Taken together, the building and equipment comprise what UO and ONAMI officials describe as "the nation’s first high-tech extension service," Frohnmayer said. Scientists anywhere in the world can send their samples to the Lokey facility and watch live via a secure Web connection while samples are processed on ONAMI’s NanoNet. Revenue generated by user fees will help underwrite operation costs of the facility.
The building also reserves prime space for industry partners. The first occupant of the Partnership Labs is Voxtel Inc., of Beaverton, Ore., an award-winning maker of high-performance photonic devices used for a wide range of government, industrial and scientific markets including space applications. "This unique combination of resources allows Voxtel to conduct world-class research, to innovate, and to rapidly develop and market new technology," said Voxtel President George Williams.

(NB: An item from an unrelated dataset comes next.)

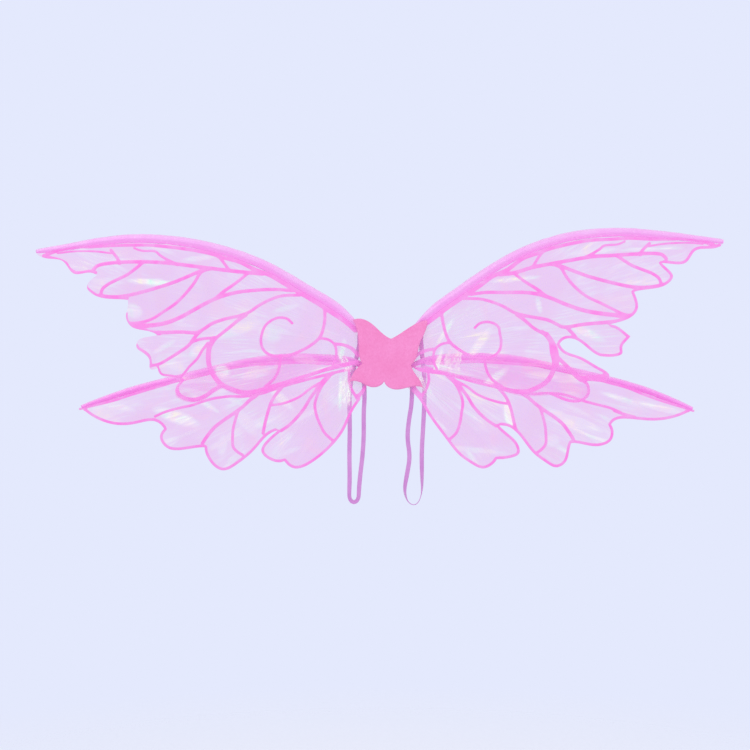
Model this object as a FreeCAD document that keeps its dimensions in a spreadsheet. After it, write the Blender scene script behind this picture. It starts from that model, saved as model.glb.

U.S. Sen. Ron Wyden, D-Ore., said the new Lokey building is exactly what he had in mind for Oregon when he wrote the 21st Century Nanotechnology Research and Development Act. "This cutting-edge facility represents a tremendous addition to the students and faculty at the University of Oregon as well as Oregon's nanotechnology community," he said.
U.S. Rep. David Wu, D-Ore., joined Wyden in addressing attendants at the dedication. "It is especially gratifying to see that these facilities will be broadly available to support university and industry partners and to serve the growing cadre of enterprises in Oregon focused on the development and commercialization of nanotechnology," he said.
The Lokey building and courtyard above it were designed by SRG Partnership Inc. and constructed by Lease Crutcher Lewis. Frohnmayer said the design reflects a commitment to preserving existing open space on the historic campus.